- [SET TASK] Find the lines below that contain the string "frame". Copy each one.

— Start DATA FOR THE TASK —

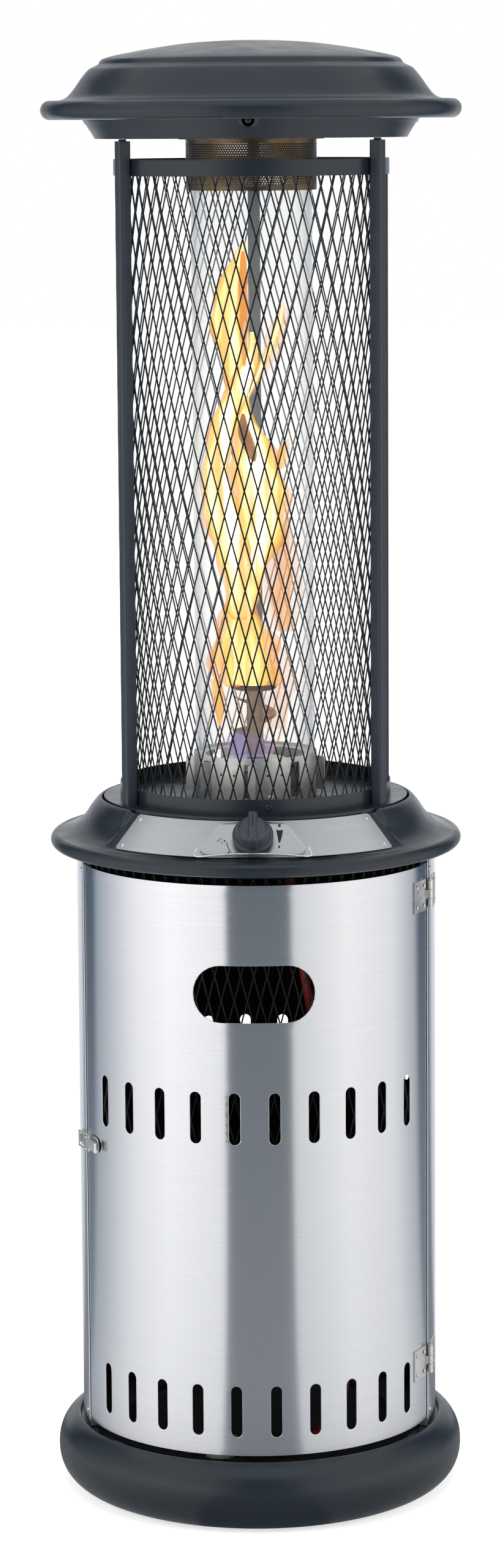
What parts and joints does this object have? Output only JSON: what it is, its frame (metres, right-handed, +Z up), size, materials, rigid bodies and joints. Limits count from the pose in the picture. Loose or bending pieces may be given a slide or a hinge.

— End DATA FOR THE TASK —
— Start DATA FOR THE TASK —

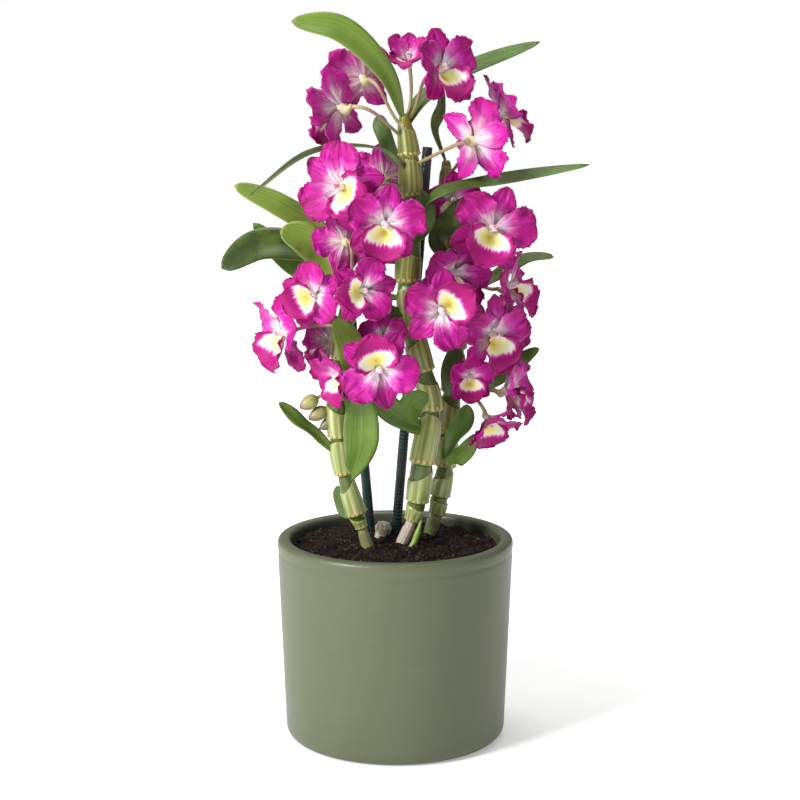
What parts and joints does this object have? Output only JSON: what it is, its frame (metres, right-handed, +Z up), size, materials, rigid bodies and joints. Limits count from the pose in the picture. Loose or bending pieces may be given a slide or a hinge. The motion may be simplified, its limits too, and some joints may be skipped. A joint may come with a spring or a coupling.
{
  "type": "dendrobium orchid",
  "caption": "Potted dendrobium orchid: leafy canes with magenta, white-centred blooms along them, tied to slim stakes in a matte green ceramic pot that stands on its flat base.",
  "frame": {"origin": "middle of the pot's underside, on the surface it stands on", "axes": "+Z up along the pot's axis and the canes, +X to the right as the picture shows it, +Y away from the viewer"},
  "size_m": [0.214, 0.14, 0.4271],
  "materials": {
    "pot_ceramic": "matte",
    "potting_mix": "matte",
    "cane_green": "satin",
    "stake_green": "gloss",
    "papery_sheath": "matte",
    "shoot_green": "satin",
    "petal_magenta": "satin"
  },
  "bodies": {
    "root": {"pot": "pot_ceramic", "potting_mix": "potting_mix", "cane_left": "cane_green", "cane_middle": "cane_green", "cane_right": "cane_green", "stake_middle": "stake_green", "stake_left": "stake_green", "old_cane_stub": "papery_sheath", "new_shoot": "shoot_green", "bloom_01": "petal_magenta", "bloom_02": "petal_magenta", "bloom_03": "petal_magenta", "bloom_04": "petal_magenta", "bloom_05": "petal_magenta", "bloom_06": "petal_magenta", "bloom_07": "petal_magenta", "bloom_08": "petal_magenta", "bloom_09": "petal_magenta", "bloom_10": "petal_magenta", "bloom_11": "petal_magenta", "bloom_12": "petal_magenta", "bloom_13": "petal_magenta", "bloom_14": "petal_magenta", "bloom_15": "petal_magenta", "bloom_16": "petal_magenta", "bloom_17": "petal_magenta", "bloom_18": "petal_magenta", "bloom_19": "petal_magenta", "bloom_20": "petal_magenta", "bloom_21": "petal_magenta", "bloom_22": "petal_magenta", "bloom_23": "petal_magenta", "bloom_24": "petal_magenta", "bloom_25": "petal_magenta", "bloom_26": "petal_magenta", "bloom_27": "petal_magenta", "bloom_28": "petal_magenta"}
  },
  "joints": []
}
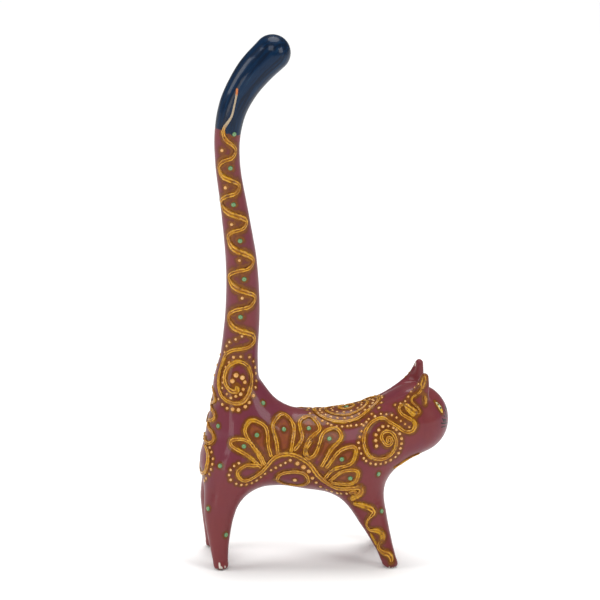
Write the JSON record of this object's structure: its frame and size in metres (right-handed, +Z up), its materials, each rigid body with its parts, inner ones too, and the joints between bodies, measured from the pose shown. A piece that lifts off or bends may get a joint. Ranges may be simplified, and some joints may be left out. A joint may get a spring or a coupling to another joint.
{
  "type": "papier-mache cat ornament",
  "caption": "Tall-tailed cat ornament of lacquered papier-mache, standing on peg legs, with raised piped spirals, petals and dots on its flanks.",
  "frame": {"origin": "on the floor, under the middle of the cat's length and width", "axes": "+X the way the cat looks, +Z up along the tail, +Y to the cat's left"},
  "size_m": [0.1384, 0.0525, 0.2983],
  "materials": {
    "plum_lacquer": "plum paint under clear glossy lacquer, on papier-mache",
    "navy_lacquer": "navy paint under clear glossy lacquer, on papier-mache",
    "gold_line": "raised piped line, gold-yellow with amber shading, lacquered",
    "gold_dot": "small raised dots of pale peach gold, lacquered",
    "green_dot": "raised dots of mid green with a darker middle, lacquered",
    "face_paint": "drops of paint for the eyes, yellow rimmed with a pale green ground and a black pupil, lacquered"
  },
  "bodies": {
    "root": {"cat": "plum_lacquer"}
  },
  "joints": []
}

— End DATA FOR THE TASK —

- [ANSWER FOR THE TASK]
What parts and joints does this object have? Output only JSON: what it is, its frame (metres, right-handed, +Z up), size, materials, rigid bodies and joints. Limits count from the pose in the picture. Loose or bending pieces may be given a slide or a hinge.
What parts and joints does this object have? Output only JSON: what it is, its frame (metres, right-handed, +Z up), size, materials, rigid bodies and joints. Limits count from the pose in the picture. Loose or bending pieces may be given a slide or a hinge. The motion may be simplified, its limits too, and some joints may be skipped. A joint may come with a spring or a coupling.
  "frame": {"origin": "middle of the pot's underside, on the surface it stands on", "axes": "+Z up along the pot's axis and the canes, +X to the right as the picture shows it, +Y away from the viewer"},
Write the JSON record of this object's structure: its frame and size in metres (right-handed, +Z up), its materials, each rigid body with its parts, inner ones too, and the joints between bodies, measured from the pose shown. A piece that lifts off or bends may get a joint. Ranges may be simplified, and some joints may be left out. A joint may get a spring or a coupling to another joint.
  "frame": {"origin": "on the floor, under the middle of the cat's length and width", "axes": "+X the way the cat looks, +Z up along the tail, +Y to the cat's left"},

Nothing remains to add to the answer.